Task brief: Using the listing below, copy exactly the lines from the one containing "whole.add(shape.optimalBoundingBox(False, False))" to the one containing "zip(*points))), Vector(map(max, zip(*points)))", both lines included, and no others.

─── Source excerpt

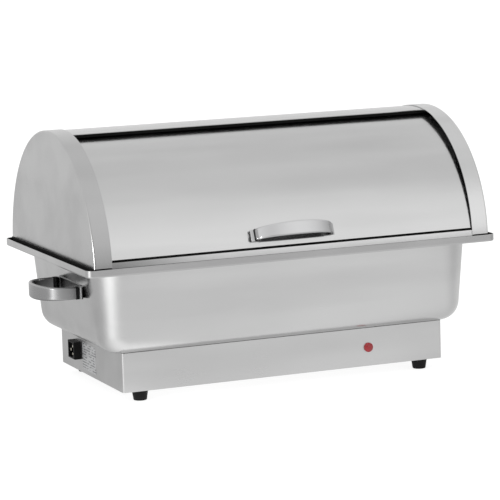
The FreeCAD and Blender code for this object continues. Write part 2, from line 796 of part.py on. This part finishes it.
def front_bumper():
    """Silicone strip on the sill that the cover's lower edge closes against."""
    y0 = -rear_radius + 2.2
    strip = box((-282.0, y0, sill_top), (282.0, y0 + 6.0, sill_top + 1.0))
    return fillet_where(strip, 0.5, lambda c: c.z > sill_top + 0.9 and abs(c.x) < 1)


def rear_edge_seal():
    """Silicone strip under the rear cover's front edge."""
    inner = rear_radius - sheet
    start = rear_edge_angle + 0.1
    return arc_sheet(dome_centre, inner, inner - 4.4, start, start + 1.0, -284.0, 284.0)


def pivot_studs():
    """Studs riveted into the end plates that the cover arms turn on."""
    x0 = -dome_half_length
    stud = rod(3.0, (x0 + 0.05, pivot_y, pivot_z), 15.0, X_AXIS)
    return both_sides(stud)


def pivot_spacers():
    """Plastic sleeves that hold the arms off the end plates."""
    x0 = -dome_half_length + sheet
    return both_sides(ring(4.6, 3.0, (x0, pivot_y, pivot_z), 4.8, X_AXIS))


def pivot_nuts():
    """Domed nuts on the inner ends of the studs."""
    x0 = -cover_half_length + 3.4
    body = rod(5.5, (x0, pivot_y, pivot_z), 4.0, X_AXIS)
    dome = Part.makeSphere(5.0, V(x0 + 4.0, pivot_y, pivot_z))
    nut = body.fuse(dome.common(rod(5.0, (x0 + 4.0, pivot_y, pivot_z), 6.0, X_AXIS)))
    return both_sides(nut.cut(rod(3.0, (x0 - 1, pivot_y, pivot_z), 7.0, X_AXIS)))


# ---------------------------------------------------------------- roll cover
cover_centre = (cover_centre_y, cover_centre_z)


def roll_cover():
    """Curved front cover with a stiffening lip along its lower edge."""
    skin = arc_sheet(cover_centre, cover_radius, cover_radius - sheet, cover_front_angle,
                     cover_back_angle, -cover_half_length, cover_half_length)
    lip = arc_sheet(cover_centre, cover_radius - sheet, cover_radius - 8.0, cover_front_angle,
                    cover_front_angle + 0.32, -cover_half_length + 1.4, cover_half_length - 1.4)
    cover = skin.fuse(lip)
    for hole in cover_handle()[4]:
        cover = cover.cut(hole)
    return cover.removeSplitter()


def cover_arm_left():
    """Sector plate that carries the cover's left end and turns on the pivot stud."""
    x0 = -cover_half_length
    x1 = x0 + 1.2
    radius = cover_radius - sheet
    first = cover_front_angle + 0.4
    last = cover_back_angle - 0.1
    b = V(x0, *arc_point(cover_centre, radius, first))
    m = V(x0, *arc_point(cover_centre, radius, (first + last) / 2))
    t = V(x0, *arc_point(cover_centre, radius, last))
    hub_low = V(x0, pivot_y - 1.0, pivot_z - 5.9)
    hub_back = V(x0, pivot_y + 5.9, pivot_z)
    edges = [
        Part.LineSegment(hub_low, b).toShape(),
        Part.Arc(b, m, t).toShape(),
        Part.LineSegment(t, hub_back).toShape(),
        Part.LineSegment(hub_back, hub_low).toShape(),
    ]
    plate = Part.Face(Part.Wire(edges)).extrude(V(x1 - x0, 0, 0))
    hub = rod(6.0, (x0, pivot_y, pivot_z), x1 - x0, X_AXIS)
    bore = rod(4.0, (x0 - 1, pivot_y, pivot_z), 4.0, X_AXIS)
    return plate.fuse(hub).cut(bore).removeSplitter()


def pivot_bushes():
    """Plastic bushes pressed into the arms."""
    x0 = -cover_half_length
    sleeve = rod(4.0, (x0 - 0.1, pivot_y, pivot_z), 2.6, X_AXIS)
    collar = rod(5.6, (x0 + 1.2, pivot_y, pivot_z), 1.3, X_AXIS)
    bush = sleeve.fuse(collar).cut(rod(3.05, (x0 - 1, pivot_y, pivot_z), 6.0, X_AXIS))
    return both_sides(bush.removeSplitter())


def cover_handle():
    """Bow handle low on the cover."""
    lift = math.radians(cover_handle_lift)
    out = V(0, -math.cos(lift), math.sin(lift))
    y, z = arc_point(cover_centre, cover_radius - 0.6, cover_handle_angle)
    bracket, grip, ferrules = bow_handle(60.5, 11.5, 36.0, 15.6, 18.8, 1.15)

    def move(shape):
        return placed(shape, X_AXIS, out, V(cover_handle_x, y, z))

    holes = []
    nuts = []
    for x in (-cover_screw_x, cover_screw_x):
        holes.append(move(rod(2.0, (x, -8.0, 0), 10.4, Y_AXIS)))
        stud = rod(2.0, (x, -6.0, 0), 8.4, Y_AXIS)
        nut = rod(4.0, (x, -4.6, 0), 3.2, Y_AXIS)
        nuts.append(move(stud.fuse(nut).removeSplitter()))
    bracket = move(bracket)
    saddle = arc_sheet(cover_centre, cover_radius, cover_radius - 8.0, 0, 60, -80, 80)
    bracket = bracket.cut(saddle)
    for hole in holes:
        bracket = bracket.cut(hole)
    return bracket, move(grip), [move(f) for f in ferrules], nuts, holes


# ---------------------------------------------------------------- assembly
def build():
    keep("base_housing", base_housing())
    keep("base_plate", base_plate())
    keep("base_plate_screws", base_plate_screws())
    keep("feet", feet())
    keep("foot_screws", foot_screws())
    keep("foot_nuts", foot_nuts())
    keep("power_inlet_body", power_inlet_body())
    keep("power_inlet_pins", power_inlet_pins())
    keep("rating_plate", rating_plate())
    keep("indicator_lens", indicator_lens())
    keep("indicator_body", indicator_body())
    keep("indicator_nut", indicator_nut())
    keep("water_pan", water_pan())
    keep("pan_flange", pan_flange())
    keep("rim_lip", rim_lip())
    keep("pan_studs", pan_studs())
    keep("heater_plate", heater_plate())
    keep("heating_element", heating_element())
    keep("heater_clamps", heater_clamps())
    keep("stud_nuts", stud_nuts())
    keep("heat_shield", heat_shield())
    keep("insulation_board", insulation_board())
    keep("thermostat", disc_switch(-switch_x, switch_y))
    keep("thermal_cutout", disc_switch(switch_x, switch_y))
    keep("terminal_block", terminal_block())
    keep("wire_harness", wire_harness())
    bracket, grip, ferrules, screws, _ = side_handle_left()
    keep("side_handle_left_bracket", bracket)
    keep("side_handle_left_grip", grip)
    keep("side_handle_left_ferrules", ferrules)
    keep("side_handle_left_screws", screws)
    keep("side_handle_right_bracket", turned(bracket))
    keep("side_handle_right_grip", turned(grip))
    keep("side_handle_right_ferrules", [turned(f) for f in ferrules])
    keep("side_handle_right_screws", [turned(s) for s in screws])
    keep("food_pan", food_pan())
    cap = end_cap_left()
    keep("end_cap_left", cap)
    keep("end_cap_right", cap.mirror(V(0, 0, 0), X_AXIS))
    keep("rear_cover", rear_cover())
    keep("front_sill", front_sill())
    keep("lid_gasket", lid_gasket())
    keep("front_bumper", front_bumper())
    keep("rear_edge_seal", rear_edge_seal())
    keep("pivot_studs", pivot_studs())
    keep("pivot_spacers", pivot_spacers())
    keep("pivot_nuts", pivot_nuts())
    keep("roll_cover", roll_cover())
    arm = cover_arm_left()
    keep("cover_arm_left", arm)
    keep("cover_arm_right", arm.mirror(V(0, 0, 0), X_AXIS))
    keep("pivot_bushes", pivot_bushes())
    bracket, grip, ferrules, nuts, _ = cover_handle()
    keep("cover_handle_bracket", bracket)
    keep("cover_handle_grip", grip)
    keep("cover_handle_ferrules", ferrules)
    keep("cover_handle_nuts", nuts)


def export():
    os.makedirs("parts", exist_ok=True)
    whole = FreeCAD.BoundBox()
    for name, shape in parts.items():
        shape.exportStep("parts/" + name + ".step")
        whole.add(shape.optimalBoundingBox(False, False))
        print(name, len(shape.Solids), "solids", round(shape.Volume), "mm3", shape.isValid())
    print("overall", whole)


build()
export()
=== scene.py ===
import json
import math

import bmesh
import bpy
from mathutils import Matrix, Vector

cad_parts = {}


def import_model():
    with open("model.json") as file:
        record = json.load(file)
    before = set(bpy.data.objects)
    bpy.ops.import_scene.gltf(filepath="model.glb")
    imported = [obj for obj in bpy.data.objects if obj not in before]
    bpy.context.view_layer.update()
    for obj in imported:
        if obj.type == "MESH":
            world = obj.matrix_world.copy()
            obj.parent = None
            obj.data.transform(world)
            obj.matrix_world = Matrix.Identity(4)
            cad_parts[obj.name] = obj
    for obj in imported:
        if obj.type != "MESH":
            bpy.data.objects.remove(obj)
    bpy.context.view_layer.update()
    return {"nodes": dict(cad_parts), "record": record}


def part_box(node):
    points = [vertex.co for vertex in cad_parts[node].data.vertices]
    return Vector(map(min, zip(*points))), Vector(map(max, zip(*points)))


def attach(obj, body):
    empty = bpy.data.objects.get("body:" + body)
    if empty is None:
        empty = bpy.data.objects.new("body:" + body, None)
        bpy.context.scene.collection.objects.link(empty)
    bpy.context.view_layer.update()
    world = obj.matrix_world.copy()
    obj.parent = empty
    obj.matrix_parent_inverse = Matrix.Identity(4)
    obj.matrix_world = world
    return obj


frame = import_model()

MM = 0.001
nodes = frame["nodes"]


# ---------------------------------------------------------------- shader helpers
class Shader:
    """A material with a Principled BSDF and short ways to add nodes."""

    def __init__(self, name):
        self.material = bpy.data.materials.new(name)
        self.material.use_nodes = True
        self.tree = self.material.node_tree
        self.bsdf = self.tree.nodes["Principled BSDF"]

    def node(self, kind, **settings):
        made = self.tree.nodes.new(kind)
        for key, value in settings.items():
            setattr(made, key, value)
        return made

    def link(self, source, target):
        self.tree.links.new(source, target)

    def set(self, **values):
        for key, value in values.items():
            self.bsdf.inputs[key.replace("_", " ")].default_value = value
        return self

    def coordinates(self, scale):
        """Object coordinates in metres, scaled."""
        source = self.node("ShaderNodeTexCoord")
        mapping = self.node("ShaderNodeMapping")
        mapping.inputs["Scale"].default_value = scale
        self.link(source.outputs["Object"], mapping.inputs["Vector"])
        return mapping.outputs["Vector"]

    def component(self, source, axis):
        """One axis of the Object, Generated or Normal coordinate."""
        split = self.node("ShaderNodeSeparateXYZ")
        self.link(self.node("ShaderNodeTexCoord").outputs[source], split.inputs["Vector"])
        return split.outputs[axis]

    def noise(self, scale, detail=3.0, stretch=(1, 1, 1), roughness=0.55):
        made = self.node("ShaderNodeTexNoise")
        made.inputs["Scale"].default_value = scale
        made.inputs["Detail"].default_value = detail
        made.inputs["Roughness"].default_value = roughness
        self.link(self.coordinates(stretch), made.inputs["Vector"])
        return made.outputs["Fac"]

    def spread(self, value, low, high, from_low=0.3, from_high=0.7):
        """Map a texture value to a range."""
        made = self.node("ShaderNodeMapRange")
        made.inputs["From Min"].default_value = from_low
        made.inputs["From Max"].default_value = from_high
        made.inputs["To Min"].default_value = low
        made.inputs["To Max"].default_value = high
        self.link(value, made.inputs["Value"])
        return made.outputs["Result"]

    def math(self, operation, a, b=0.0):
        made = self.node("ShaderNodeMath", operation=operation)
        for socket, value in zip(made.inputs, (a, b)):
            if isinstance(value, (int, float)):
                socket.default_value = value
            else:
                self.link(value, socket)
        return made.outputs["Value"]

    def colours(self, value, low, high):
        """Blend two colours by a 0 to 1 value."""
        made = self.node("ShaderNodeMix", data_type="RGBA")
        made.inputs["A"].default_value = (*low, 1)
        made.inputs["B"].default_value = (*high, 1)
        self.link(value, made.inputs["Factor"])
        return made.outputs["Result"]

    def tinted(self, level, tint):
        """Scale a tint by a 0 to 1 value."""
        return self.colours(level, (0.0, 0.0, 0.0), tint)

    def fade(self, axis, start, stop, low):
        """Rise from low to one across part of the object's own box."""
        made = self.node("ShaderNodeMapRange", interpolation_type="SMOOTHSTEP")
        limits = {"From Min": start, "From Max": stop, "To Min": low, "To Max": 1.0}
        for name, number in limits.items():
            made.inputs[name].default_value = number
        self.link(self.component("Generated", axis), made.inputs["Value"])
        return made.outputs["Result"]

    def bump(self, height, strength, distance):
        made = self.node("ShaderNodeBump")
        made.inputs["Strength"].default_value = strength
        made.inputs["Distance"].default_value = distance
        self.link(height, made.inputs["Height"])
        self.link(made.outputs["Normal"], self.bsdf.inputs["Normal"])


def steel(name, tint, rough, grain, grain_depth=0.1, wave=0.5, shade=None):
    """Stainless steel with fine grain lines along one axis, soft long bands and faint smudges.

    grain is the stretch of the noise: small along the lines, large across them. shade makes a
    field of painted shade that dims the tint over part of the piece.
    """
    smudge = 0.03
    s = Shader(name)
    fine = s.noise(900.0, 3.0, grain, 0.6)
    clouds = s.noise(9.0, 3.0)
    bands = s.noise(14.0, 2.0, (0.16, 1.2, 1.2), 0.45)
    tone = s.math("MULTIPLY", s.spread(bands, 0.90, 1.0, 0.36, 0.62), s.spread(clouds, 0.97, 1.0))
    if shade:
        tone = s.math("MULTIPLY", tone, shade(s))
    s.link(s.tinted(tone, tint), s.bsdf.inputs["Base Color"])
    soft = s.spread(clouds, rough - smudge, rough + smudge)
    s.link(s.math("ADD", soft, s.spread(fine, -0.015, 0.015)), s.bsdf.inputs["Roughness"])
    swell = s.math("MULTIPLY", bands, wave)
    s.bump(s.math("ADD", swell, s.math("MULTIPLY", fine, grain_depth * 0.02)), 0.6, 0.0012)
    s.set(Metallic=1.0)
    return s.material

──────

Expected output:
        whole.add(shape.optimalBoundingBox(False, False))
        print(name, len(shape.Solids), "solids", round(shape.Volume), "mm3", shape.isValid())
    print("overall", whole)


build()
export()
=== scene.py ===
import json
import math

import bmesh
import bpy
from mathutils import Matrix, Vector

cad_parts = {}


def import_model():
    with open("model.json") as file:
        record = json.load(file)
    before = set(bpy.data.objects)
    bpy.ops.import_scene.gltf(filepath="model.glb")
    imported = [obj for obj in bpy.data.objects if obj not in before]
    bpy.context.view_layer.update()
    for obj in imported:
        if obj.type == "MESH":
            world = obj.matrix_world.copy()
            obj.parent = None
            obj.data.transform(world)
            obj.matrix_world = Matrix.Identity(4)
            cad_parts[obj.name] = obj
    for obj in imported:
        if obj.type != "MESH":
            bpy.data.objects.remove(obj)
    bpy.context.view_layer.update()
    return {"nodes": dict(cad_parts), "record": record}


def part_box(node):
    points = [vertex.co for vertex in cad_parts[node].data.vertices]
    return Vector(map(min, zip(*points))), Vector(map(max, zip(*points)))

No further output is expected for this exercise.